Last Monday, after a doctor's appointment, we headed out of town. We thought it might be crazy because of the freeway collapse and all, but we had been looking so forward to it, we went anyway. There was some traffic, but not too bad. It was warm, the beach was beautiful, we slept in the sand and got strawberries at a roadside stand. Perfect Half Moon Bay day. It felt like playing hooky because we weren't sick and because everything was so beautiful and empty. Playing hooky at its best means that the day feels charmed. I love that.
Today is another Monday, no hooky. Work, work in the heat. Not as fun. But I did get a watermelon on the way home, so we'll see how good it is. If it is sweet, it will make the day seem a little cooler and a little more comfortable.

Wednesday, May 02, 2007

Hey there yellow!

This is the first bloom on the Gidlund ranch. We got these roses, one bush for each side of the arch in front, at Berkeley Horticulture Society. (I wrote Berkeley Hort first and then I felt a little silly, so I went ahead and wrote the full name) They had a bout with aphids, but then the aphids just kind of disappeared. I did give every ladybug I found in the yard a chance to feast by placing them strategically on aphid infested leaves, but regardless of how they came to disappear, they've gone.

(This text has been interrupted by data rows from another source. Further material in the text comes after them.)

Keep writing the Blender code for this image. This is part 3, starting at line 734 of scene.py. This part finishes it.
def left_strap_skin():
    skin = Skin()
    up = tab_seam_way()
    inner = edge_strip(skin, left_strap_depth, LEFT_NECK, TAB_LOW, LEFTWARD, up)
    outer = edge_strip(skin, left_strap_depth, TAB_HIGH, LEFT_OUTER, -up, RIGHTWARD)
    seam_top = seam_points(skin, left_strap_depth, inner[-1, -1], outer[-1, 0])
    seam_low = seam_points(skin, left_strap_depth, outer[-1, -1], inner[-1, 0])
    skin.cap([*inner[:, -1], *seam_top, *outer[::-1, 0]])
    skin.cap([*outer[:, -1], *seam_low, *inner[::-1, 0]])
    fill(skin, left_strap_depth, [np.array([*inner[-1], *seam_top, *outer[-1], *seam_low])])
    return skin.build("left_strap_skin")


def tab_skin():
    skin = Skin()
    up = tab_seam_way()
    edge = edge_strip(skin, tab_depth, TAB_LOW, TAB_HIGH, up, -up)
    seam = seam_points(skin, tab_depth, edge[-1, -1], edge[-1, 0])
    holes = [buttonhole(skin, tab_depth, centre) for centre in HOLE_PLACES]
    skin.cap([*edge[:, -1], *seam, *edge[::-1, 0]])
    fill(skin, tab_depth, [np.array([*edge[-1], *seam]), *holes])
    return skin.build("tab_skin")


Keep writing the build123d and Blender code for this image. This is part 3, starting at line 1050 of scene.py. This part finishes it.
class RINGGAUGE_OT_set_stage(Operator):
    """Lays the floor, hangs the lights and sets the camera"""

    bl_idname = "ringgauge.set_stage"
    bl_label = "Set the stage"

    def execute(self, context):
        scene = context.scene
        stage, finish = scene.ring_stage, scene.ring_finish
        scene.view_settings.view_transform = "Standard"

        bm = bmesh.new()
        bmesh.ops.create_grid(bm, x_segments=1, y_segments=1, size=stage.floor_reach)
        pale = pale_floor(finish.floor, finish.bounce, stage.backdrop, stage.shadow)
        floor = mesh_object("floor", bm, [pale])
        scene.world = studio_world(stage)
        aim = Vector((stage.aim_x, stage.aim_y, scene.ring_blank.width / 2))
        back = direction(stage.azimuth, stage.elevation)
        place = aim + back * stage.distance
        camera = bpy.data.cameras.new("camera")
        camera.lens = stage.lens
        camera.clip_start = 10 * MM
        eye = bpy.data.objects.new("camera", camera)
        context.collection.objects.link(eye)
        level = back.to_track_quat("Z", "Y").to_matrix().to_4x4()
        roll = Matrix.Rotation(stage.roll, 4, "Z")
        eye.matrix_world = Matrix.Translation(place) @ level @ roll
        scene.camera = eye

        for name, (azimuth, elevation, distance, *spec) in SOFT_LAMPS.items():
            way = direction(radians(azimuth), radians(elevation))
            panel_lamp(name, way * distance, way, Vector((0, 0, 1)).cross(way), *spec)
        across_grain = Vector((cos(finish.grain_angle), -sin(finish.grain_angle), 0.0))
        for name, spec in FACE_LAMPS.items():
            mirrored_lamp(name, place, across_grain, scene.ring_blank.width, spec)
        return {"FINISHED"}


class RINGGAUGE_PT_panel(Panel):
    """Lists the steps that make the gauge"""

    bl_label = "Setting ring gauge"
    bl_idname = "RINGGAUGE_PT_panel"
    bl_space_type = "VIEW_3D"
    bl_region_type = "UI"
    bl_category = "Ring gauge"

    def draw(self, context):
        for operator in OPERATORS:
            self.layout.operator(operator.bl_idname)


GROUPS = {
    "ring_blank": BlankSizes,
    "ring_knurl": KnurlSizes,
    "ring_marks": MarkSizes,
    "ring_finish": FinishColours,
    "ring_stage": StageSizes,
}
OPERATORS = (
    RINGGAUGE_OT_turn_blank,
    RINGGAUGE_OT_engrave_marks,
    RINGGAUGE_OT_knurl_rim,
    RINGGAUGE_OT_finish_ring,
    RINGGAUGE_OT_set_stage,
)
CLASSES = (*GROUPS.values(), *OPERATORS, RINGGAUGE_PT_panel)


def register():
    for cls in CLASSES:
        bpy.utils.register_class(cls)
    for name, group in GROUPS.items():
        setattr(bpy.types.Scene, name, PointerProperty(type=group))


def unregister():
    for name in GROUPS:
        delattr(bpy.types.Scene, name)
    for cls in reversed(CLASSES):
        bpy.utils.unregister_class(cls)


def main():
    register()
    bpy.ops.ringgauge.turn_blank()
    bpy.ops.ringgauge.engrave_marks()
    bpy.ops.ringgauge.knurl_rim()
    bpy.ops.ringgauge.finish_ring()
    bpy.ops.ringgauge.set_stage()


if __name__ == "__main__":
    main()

This rose isn't super duper fragrant, but it's nice. And I like how it has just enough petals to look whirly opening, but few enough to where you notice how each one is important. Have you noticed all the roses blooming around town? It's kind of amazing; so many yards with blooming roses. So many colors!

One rose I am particularly jealous of is in Emeryville. Specifically it is on Pixar's fence. It is a pink climbing rose and it is fantastic! Kind of a dark pink, not too precious or anything, and all the flowers are in varying stages of bloom. The sheer number of roses on the fence, with all the healthy thick green leaves is quite a sight. And I'll tell you, this fence is long and it is covered with these roses. I wonder whose idea it was. Someone very clever I bet.